Communication style matters even more than equipment. During a plant visit in Greenville, South Carolina, I sat in a war room with the account manager and watched them field questions from a footwear brand. Their answers were crisp, with delivery windows and commit dates backed by direct quotes from the plant manager. If your contact can’t give you a straight answer about how their line handles 12-inch cubes, find someone else.
Step-by-Step Guide To Partnering With An Ecommerce Packaging Manufacturer
Step 1: Define Your Run Size, Materials, and SKU Cadence
The moment you talk to an ecommerce packaging manufacturer, they want to know if you’re doing 5,000 mailers monthly or 500,000 shipper cartons annually. Share your SKU cadence—monthly vs. quarterly vs. seasonal spikes—and ask for a sample production schedule. If you’re mixing retail packaging with fulfillment boxes, specify how many of each you’ll need and how often. I once proposed running both a subscription kit and a retail-ready shipping box; when I gave the plant a six-month forecast, they locked in a dedicated weekend shift, reserved 12 pounds of white chipboard, and we avoided a capacity scramble.
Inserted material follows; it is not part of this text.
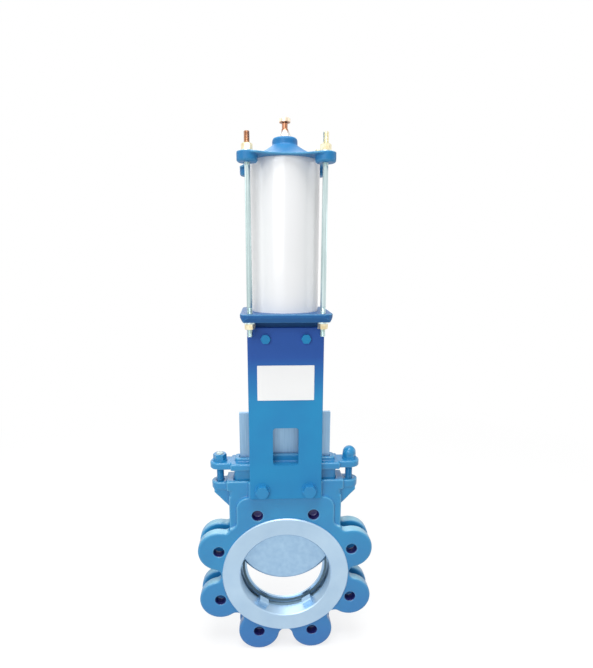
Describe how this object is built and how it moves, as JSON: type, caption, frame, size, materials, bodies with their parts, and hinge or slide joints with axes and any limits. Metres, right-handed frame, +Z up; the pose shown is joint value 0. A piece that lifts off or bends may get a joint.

Step 2: Get Quotes From At Least Three Vendors
Include an eco-friendly boutique shop, a high-volume plant, and a hybrid partner with kit assembly. Send the same spec pack to all and compare the quotes line by line: materials, ink coverage, varnish, tooling, and logistics. The mid-tier option often gives you negotiating room on rush fees without sacrificing board quality. When I ran my own brand, I kept the boutique option on retainer for prototypes at $0.92 per mailer and the large plant for bulk runs at $0.62; switching between them gave us flexibility without the logistics headache.
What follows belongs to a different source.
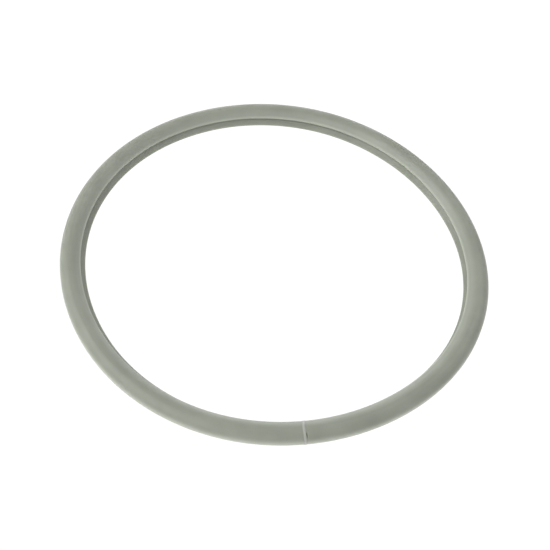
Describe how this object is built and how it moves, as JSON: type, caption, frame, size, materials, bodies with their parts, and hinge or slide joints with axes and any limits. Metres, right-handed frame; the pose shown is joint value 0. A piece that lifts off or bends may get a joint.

Step 3: Align on Proofs and Samples
Two rounds are non-negotiable: a print mock-up for color approval and a structural sample for fold verification. Request digital mock-ups with calibrated CMYK values first to avoid surprises, then demand a physical proof plus an assembled carton for the structural check. My brand’s operators always insisted the manufacturer mark the sample with the press temperature, ink set, and board run; that way, if a future run deviates, we know exactly when to throttle the press. When I’m gonna approve a new launch, I cross-reference those markers against the last batch so I can see whether any process drift has crept in.
Step 4: Lock In Logistics
Decide whether your manufacturer drops ship, sends to your fulfillment center, or holds inventory. One plant once held six pallets in their yard while I finalized a promotion, saving me a $480 storage fee that week. If you’re co-loading with another brand, confirm transit times and customs for cross-border shipping. Keep a warehouse contact in the loop so they can confirm receipt within 24 hours of delivery.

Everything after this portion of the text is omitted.